**DATA TO USE:**
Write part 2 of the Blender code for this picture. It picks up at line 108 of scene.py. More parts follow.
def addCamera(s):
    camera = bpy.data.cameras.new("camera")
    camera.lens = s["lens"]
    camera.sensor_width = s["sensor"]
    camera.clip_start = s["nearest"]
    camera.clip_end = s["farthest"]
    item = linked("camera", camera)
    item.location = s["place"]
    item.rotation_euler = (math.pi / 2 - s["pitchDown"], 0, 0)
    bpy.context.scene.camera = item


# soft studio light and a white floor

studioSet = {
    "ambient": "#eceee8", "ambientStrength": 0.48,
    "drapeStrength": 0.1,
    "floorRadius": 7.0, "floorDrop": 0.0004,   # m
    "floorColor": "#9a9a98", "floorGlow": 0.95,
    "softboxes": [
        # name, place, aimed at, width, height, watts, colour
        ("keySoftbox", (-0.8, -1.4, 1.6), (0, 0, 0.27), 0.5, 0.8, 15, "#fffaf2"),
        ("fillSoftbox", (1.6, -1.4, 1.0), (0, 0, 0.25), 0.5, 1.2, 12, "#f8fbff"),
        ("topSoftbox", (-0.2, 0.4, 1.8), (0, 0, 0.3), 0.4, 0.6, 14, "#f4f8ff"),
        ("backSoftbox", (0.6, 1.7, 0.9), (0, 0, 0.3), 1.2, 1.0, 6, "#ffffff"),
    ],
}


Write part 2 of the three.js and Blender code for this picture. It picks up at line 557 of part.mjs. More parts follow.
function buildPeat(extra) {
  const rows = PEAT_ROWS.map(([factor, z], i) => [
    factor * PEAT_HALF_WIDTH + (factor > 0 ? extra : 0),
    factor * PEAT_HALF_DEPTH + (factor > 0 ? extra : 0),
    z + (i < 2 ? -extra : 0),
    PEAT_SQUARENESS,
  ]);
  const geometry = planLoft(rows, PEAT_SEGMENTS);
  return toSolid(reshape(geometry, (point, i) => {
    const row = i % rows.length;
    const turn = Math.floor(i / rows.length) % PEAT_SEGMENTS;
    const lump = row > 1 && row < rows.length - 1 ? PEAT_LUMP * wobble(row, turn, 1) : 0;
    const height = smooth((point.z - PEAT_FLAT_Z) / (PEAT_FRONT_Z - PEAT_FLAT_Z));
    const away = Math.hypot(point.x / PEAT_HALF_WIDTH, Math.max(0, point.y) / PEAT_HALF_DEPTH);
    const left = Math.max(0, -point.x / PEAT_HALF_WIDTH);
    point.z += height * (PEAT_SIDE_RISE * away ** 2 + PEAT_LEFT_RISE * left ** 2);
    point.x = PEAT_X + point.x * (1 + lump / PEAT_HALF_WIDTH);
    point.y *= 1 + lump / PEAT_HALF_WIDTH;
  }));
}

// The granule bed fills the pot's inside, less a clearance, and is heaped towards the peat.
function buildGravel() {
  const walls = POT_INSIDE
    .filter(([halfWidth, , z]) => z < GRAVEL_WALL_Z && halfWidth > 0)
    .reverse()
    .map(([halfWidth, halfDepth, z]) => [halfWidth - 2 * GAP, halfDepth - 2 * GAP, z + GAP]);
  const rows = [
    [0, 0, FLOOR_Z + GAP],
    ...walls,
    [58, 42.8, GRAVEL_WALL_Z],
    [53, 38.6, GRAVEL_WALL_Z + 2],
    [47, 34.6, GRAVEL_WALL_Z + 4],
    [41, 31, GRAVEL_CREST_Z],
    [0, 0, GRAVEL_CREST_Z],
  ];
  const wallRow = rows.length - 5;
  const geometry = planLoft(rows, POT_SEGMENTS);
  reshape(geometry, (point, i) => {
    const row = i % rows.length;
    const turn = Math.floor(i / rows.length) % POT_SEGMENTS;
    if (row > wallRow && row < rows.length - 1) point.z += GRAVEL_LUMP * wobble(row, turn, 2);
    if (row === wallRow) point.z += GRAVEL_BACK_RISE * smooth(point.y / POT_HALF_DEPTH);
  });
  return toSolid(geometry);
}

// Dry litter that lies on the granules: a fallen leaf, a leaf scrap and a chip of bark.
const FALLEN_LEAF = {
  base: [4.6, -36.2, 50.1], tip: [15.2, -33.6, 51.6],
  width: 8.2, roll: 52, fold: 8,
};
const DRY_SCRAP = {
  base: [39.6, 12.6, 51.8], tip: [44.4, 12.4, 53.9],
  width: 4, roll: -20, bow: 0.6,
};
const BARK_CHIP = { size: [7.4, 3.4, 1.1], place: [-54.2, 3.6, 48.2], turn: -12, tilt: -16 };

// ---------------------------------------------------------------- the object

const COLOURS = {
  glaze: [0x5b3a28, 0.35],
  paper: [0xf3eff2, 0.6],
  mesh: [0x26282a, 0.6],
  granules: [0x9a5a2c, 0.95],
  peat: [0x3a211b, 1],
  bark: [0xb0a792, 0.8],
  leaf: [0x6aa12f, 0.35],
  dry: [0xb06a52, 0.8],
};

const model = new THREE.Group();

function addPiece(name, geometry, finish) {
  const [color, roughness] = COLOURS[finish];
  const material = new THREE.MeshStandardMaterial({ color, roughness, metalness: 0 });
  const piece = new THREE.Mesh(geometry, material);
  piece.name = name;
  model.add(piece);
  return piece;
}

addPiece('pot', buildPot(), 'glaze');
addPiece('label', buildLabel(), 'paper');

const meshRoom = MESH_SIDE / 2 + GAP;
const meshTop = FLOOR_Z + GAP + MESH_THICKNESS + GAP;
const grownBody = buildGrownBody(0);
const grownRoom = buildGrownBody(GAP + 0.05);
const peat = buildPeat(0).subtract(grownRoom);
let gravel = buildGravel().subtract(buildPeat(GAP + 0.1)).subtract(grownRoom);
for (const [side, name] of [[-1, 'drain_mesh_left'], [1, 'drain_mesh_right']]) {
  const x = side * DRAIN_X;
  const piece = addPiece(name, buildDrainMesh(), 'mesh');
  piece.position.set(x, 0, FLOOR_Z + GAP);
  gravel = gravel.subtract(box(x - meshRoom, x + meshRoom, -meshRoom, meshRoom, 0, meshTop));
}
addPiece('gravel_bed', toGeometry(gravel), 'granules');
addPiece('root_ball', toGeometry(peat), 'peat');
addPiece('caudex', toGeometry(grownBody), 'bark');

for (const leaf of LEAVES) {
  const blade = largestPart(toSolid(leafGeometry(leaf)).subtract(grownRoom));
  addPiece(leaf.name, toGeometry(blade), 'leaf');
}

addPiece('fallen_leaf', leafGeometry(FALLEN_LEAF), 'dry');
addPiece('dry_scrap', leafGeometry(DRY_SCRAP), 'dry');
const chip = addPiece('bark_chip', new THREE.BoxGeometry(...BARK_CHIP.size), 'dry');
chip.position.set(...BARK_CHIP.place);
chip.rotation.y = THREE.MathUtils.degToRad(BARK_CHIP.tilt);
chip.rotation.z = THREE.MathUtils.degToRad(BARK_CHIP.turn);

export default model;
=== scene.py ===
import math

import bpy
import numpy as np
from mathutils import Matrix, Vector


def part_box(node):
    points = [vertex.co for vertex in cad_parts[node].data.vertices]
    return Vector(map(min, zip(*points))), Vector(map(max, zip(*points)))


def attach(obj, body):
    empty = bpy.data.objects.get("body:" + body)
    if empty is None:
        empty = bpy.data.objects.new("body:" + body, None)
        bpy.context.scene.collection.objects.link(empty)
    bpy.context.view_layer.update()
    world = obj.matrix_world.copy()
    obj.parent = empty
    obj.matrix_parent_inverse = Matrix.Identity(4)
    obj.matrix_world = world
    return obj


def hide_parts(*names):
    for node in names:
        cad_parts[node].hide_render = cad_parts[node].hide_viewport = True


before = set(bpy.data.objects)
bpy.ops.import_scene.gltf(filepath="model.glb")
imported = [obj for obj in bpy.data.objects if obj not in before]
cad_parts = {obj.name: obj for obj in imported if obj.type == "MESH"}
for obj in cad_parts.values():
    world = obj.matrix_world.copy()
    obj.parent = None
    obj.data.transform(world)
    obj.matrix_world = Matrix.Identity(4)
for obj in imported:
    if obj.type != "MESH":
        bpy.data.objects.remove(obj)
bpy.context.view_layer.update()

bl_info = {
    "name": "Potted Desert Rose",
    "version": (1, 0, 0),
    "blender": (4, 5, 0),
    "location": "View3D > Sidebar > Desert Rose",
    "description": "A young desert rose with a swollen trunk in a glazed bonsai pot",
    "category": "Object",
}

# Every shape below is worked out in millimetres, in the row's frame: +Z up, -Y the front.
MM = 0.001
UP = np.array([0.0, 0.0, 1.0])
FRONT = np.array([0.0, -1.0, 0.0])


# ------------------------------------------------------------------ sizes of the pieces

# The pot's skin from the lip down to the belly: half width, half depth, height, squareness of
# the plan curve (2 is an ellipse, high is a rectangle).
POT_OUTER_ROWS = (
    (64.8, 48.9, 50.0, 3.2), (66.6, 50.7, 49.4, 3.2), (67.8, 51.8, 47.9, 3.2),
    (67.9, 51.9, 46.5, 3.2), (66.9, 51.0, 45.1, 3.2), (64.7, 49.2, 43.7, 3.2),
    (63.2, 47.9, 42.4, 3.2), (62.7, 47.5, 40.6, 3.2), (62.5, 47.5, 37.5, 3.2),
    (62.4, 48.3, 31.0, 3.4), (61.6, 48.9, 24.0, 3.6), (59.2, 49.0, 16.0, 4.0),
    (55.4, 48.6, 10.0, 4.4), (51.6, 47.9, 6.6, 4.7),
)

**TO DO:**
Repeat only the stretch of lines starting at the one containing "points = [vertex.co" and running to the final line of the entries above.

**TASK SOLUTION:**
    points = [vertex.co for vertex in cad_parts[node].data.vertices]
    return Vector(map(min, zip(*points))), Vector(map(max, zip(*points)))


def attach(obj, body):
    empty = bpy.data.objects.get("body:" + body)
    if empty is None:
        empty = bpy.data.objects.new("body:" + body, None)
        bpy.context.scene.collection.objects.link(empty)
    bpy.context.view_layer.update()
    world = obj.matrix_world.copy()
    obj.parent = empty
    obj.matrix_parent_inverse = Matrix.Identity(4)
    obj.matrix_world = world
    return obj


def hide_parts(*names):
    for node in names:
        cad_parts[node].hide_render = cad_parts[node].hide_viewport = True


before = set(bpy.data.objects)
bpy.ops.import_scene.gltf(filepath="model.glb")
imported = [obj for obj in bpy.data.objects if obj not in before]
cad_parts = {obj.name: obj for obj in imported if obj.type == "MESH"}
for obj in cad_parts.values():
    world = obj.matrix_world.copy()
    obj.parent = None
    obj.data.transform(world)
    obj.matrix_world = Matrix.Identity(4)
for obj in imported:
    if obj.type != "MESH":
        bpy.data.objects.remove(obj)
bpy.context.view_layer.update()

bl_info = {
    "name": "Potted Desert Rose",
    "version": (1, 0, 0),
    "blender": (4, 5, 0),
    "location": "View3D > Sidebar > Desert Rose",
    "description": "A young desert rose with a swollen trunk in a glazed bonsai pot",
    "category": "Object",
}

# Every shape below is worked out in millimetres, in the row's frame: +Z up, -Y the front.
MM = 0.001
UP = np.array([0.0, 0.0, 1.0])
FRONT = np.array([0.0, -1.0, 0.0])


# ------------------------------------------------------------------ sizes of the pieces

# The pot's skin from the lip down to the belly: half width, half depth, height, squareness of
# the plan curve (2 is an ellipse, high is a rectangle).
POT_OUTER_ROWS = (
    (64.8, 48.9, 50.0, 3.2), (66.6, 50.7, 49.4, 3.2), (67.8, 51.8, 47.9, 3.2),
    (67.9, 51.9, 46.5, 3.2), (66.9, 51.0, 45.1, 3.2), (64.7, 49.2, 43.7, 3.2),
    (63.2, 47.9, 42.4, 3.2), (62.7, 47.5, 40.6, 3.2), (62.5, 47.5, 37.5, 3.2),
    (62.4, 48.3, 31.0, 3.4), (61.6, 48.9, 24.0, 3.6), (59.2, 49.0, 16.0, 4.0),
    (55.4, 48.6, 10.0, 4.4), (51.6, 47.9, 6.6, 4.7),
)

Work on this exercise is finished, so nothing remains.